Oficialmente, el asesinato del coronel Muammar el Gadafi tuvo lugar a las afueras de Sirte, su ciudad natal. Ocurrió el 20 de octubre de 2011. El máximo mandatario libio contaba con 69 años de edad. Según la historiografía oficial, miembros de un autodenominado “Consejo Nacional para la Transición” se lo llevaron por delante con dos balas en el estómago y otra en la sien.
Aunque es bien sabido que quienes estuvieron detrás de la masacre no fueron los “demócratas libertadores” —quienes, eso sí, apretaron el gatillo y pasearon “ad nauseam” el cadáver por delante de los camarógrafos de Al Jazeera TV—, sino la CIA norteamericana, el MI6 británico y los servicios secretos franceses. O sea, la OTAN.
En sus últimos años de gobierno, Muammar el Gadafi había pretendido abandonar su leyenda de “bad boy” en el desván del olvido para convertirse en un buen —y homologable— chico de negocios “a la europea”. Tanto es así que, entre otros juegos malabares, el Gadafi financió la campaña electoral de 2007 que llevó a Nicolas Sarkozy a la presidencia de la República francesa, y tuvo negocios con Silvio Berlusconi. Si bien la puñalada de Sarkozy no le sorprendió lo más mínimo —¿a quién podría sorprenderle una puñalada de Sarkozy?—, Muammar el Gadafi sintió un fuerte desgarro cuando supo de primera mano que su buen amigo “Il Cavaliere” estaba en la conspiración que acabará con su vida.

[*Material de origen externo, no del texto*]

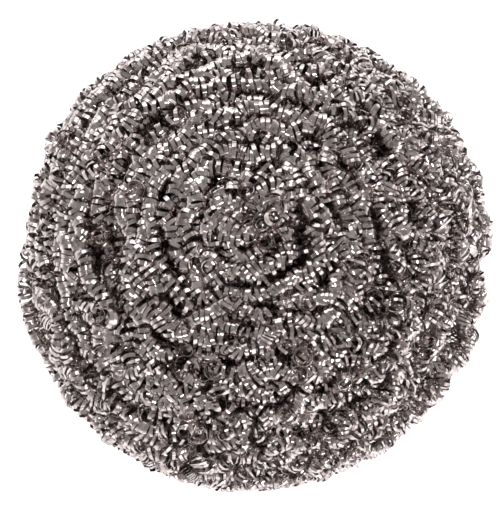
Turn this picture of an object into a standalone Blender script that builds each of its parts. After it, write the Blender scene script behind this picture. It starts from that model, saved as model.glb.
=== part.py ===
"""Tip cleaning wool: a round, flattened wad wound from springy strands of coiled metal ribbon.

Each strand is a fine flat ribbon coiled like a spring, and it is wound round and round the
middle of the wad. The wad is modelled as it comes apart: one closed solid for the space that
each strand's winding fills. Seven layers lie on each other, each with its rows of strands side
by side, and where a layer leaves room in its middle a short core strand is folded up in it.

The wad lies on its underside: +Z is up along the axis that the strands are wound round, and
the origin is the middle of the underside. Units are metres.
"""

import math

import bmesh
import bpy

# Driving dimensions of the wad.
WAD_DIAMETER = 0.0650
WAD_THICKNESS = 0.0340
STRAND_GAP = 0.0003          # clearance between the windings of two neighbouring strands

# Section of one strand's winding: an octagon with one side facing straight down.
WINDING_DIAMETER = 0.0054    # across the octagon's corners
WINDING_SIDES = 8

# Layers from the underside up: name, how many half rows its outermost row sits in from the
# rim's, and its number of rows. Neighbouring layers are half a row apart, so they nest.
LAYERS = (
    ("base", 5, 2),
    ("lower", 2, 4),
    ("low_mid", 1, 5),
    ("middle", 0, 5),
    ("high_mid", 1, 5),
    ("upper", 2, 4),
    ("top", 5, 2),
)

# Core strands, in the middle of the layers that leave room for one.
CORE_LEAST_RADIUS = 0.0015
CORE_CHAMFER = 0.0008
DIMPLE_DEPTH = 0.0018        # how far the outer two core strands lie below the wad's ends

# Straight steps round a turned solid.
WIDE_STEPS = 28
NARROW_STEPS = 16
NARROW_RADIUS = 0.0070       # turned solids up to this radius have the narrow number of steps
MERGE_DISTANCE = 0.00001     # points closer than this are one point

# The metal: bright steel ribbon with a faint warm tint.
RIBBON_COLOUR = (0.50, 0.44, 0.43, 1.0)
RIBBON_ROUGHNESS = 0.28

# Worked out from the dimensions above.
WINDING_RADIUS = WINDING_DIAMETER / 2
WINDING_HALF_HEIGHT = WINDING_RADIUS * math.cos(math.pi / WINDING_SIDES)
LAYER_RISE = (WAD_THICKNESS - 2 * WINDING_HALF_HEIGHT) / (len(LAYERS) - 1)
HALF_ROW = math.sqrt((WINDING_DIAMETER + STRAND_GAP) ** 2 - LAYER_RISE ** 2)
OUTER_ROW_RADIUS = WAD_DIAMETER / 2 - WINDING_HALF_HEIGHT


def clear_scene():
    """Remove everything that the scene starts with."""
    for found in list(bpy.data.objects):
        bpy.data.objects.remove(found, do_unlink=True)


def ribbon_metal():
    """The one material: plain bright steel."""
    metal = bpy.data.materials.new("ribbon_metal")
    metal.use_nodes = True
    shader = metal.node_tree.nodes["Principled BSDF"]
    shader.inputs["Base Color"].default_value = RIBBON_COLOUR
    shader.inputs["Metallic"].default_value = 1.0
    shader.inputs["Roughness"].default_value = RIBBON_ROUGHNESS
    return metal


def winding_section(row_radius, height):
    """The octagon's corners in the XZ plane, down its outer side and up its inner side."""
    corners = []
    for corner in range(WINDING_SIDES):
        angle = math.pi / 2 - (corner + 0.5) * 2 * math.pi / WINDING_SIDES
        x = row_radius + WINDING_RADIUS * math.cos(angle)
        z = height + WINDING_RADIUS * math.sin(angle)
        corners.append((x, 0.0, z))
    return corners


def core_section(radius, low, high):
    """A core strand's profile in the XZ plane, from the axis at its top to the axis below."""
    return [
        (0.0, 0.0, high),
        (radius - CORE_CHAMFER, 0.0, high),
        (radius, 0.0, high - CORE_CHAMFER),
        (radius, 0.0, low + CORE_CHAMFER),
        (radius - CORE_CHAMFER, 0.0, low),
        (0.0, 0.0, low),
    ]


def core_heights(height):
    """Lowest and highest point of the core strand in the layer at this height.

    It stays clear of the layers above and below, and below the dimples in the wad's ends.
    """
    half_height = LAYER_RISE - WINDING_HALF_HEIGHT - STRAND_GAP
    low = max(height - half_height, DIMPLE_DEPTH)
    high = min(height + half_height, WAD_THICKNESS - DIMPLE_DEPTH)
    return low, high


def add_turned(name, section, is_loop, steps, collection, metal):
    """Turn a section all the way round +Z. A loop makes a ring, an open section a plug."""
    outline = bmesh.new()
    corners = [outline.verts.new(corner) for corner in section]
    for first, second in zip(corners, corners[1:]):
        outline.edges.new((first, second))
    if is_loop:
        outline.edges.new((corners[-1], corners[0]))
    mesh = bpy.data.meshes.new(name)
    outline.to_mesh(mesh)
    outline.free()
    mesh.materials.append(metal)

    turned = bpy.data.objects.new(name, mesh)
    collection.objects.link(turned)
    screw = turned.modifiers.new("turn", 'SCREW')
    screw.axis = 'Z'
    screw.angle = 2 * math.pi
    screw.steps = steps
    screw.render_steps = steps
    screw.use_merge_vertices = True
    screw.merge_threshold = MERGE_DISTANCE
    screw.use_smooth_shade = False


def build_layer(number, collection, metal):
    """One layer: its rows of strands from the middle out, and its core strand if it has one."""
    layer, half_rows_in, rows = LAYERS[number]
    height = WINDING_HALF_HEIGHT + number * LAYER_RISE
    outermost = OUTER_ROW_RADIUS - half_rows_in * HALF_ROW
    innermost = outermost - (rows - 1) * 2 * HALF_ROW
    for row in range(rows):
        row_radius = innermost + row * 2 * HALF_ROW
        steps = NARROW_STEPS if row_radius < NARROW_RADIUS else WIDE_STEPS
        section = winding_section(row_radius, height)
        add_turned(f"{layer}_strand_{row + 1}", section, True, steps, collection, metal)

    core_radius = innermost - WINDING_HALF_HEIGHT - STRAND_GAP
    if core_radius > CORE_LEAST_RADIUS:
        section = core_section(core_radius, *core_heights(height))
        add_turned(f"{layer}_core_strand", section, False, NARROW_STEPS, collection, metal)


def build_wad():
    """All layers, in a collection of their own."""
    collection = bpy.data.collections.new("tip_cleaning_wool")
    bpy.context.scene.collection.children.link(collection)
    metal = ribbon_metal()
    for number in range(len(LAYERS)):
        build_layer(number, collection, metal)


clear_scene()
build_wad()
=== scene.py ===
"""Looks of the tip cleaning wool: coiled flat-ribbon strands, wound into the wad's rows.

Each CAD node is the space that one strand's winding fills. Here every one of them is replaced
by its real strand: a long flat steel ribbon, coiled like a spring, that winds round and round
inside that space, wanders, leans, stretches and lets single turns and ends spring out.
Everything is in metres, in the frame of the CAD model.
"""

import math

import bpy
import numpy as np
from mathutils import Euler, Matrix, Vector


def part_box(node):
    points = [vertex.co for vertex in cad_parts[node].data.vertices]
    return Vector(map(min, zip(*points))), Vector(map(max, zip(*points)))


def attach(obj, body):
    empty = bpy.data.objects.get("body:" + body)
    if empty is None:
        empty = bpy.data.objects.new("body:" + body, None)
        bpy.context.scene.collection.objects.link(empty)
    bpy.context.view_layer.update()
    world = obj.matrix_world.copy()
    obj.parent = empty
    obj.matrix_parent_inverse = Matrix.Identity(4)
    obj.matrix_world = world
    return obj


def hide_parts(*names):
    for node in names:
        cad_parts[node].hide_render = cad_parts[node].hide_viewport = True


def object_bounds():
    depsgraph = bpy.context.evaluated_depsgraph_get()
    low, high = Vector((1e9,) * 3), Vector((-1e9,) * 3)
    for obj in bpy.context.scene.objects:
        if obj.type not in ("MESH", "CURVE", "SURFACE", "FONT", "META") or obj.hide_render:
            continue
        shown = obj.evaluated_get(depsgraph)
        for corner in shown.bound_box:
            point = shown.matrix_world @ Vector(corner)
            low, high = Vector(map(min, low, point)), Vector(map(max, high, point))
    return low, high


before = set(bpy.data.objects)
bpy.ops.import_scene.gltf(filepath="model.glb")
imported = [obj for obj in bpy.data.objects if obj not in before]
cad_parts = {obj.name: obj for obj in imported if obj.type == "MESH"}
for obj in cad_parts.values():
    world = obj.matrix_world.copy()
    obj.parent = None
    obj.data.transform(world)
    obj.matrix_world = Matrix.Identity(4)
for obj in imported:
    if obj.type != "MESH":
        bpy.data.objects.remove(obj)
cad_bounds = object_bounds()

MM = 0.001
TURN = 2 * math.pi

# The ribbon and its coil.
RIBBON_WIDTH = 0.48 * MM
RIBBON_THICKNESS = 0.03 * MM
COIL_RADIUS = 1.12 * MM           # from the coil's axis to the middle of the ribbon
COIL_PITCH = 0.76 * MM            # along the coil's axis, from one turn to the next
MIDDLE_SEGMENTS = 12              # straight steps in one turn of a strand near the surface
RIM_SEGMENTS = 9                  # and of one at the rim
HIDDEN_SEGMENTS = 7               # and of one that is seen only through gaps
SKIN_SHARE = 0.86                 # of the way out, below which a strand is hidden
SKIN_PERCENT = 70                 # the percentage of a strand that has to lie deeper than that
MIDDLE_SHARE = 0.7                # of the wad's radius, beyond which a strand is at the rim
SHARP_EDGE = math.radians(60)     # the ribbon's own corners are sharp, and its bends are smooth

# How a strand is wound in the space of its CAD node.
LANES = (                         # aside and above, one for each pass: two lanes on each of four levels
    (-1, -1.5), (1, -1.5), (0, -0.5), (-1.9, -0.5), (-1, 0.5), (0.9, 0.5), (0, 1.4), (-1.9, 1.4),
)
PATH_STEP = 0.25 * MM
CHANGE_OVER = 0.16                # share of a pass in which it changes to the next lane
TIDY_GROOVE = 0.45                # how much the lanes are drawn together where the rows are tidiest
LEAST_PATH_RADIUS = 1.2 * MM      # the tightest that a strand winds round the wad's axis
MOST_STRAYING = 1.1               # looseness above which a path strays no further
STRAYING = (                      # wavelength, how far, and whether it grows with looseness
    (30 * MM, 0.65 * MM, False), (10 * MM, 0.55 * MM, True),
    (5 * MM, 0.45 * MM, True), (2.5 * MM, 0.15 * MM, False),
)
STRAYING_UP = 0.7                 # how far up and down for each millimetre aside
STRAYING_UP_AT_RIM = 0.6          # and so much more at the rim, where the layers tangle
TANGLE_FROM = 0.5                 # of the wad's radius, where that starts
TANGLE_SPAN = 0.4                 # and over which it grows to the full
CORE_TURNS = 2.0                  # of a strand in the middle of a layer
CORE_TURNS_PER_MM = 0.55          # and more of them for each millimetre of the middle's radius
CORE_POINTS = 600                 # along its line, before it is evenly stepped
CORE_MIDDLE = 0.5                 # of the middle's radius, about which it winds
CORE_LIMITS = (-0.6, 1.0)         # and between which it strays, also across the axis
CORE_CLEARANCE = 0.1 * COIL_RADIUS
CORE_ROUND_DRIFT = (1.7, 1.1)     # its wavelength in turns, and how far it strays, in radians
CORE_RADIUS_DRIFT = (0.9, 0.55)   # the same, as a share of the middle's radius
CORE_HEIGHT_DRIFT = (1.4, 0.8)    # and as a share of its half height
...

La independencia real de Libia —la nominal se había producido dieciocho años antes— llegó en 1969, cuando una rebelión militar instauró un Consejo Revolucionario, presidido por el propio Muammar el Gadafi. Este Consejo Revolucionario consiguió, entre otros logos, salvaguardar la soberanía del país, nacionalizar el petróleo libio, llevar a la nación norteafricana al primer puesto en renta per cápita del continente, y conseguir para los libios una esperanza de vida fijada en los 75 años. Casi nada.
Tras la caída del Régimen revolucionario, Libia se ha convertido en un avispero ingobernable, en un macrocentro de exportación a Europa de inmigrantes y, por su puesto, con unas exportaciones de crudo hipotecadas por países extranjeros: Alemania, España, Francia, Estados Unidos…
¿Cuál fue el pecado mortal de Muammar el Gadafi? ¿Su alineamiento con Moscú? ¿Su coqueteo durante un determinado espacio de tiempo con el terrorismo internacional? ¿El deseo explícito del “dictador” para que no metieran las grandes compañías petrolíferas sus narices en las reservas libias?
No muchas horas después del asesinato de Muammar el Gadafi, se produjo un “fin de fiesta” que tuvo como colofón unas palabras de Hillary Clinton, por entonces secretaria de Estado con Barack Obama, en la propia Libia: “vine, ví y él murió”, que tanto nos recuerdan al “Veni, vidi, vici” de Julio César.
Eso fue lo que se nos quedó en la retina. Pero hay más.
Años después, han salido a la luz pública unos correos electrónicos de la propia sra. Clinton que vendrían a demostrar que los yankis no tenían la menor intención de convertir Libia en un “democracia” —como efectivamente así ha sido—, sino que el terrible yerro de Muammar el Gadafi habría sido la idea de la creación de un “dinar de oro”, una suerte de moneda común para los países africanos que, según el coronel, debería haber sido vehículo de “independencia” para un continente que empezaba a hartarse de los descolonizadores/neocolonizadores. La “insolencia” de el Gadafi iba más allá de impedir la humillación y el saqueo del país: ¡pretendió desplazar, nada más y nada menos, al sacrosanto dólar USA de las transacciones comerciales continentales!
Esta tesis a mi me parece bastante plausible y, en cierto modo, explicaría los espumarajos en la boca y los dicterios incendiarios de Washington y su patio trasero —léase Eurolandia— contra Xi Jinping, Vladimir Putin y demás miembros de la banda de los BRICS. Éstos últimos parecen haberse tomado muy en serio la versión 2.0 del “dinar de oro”.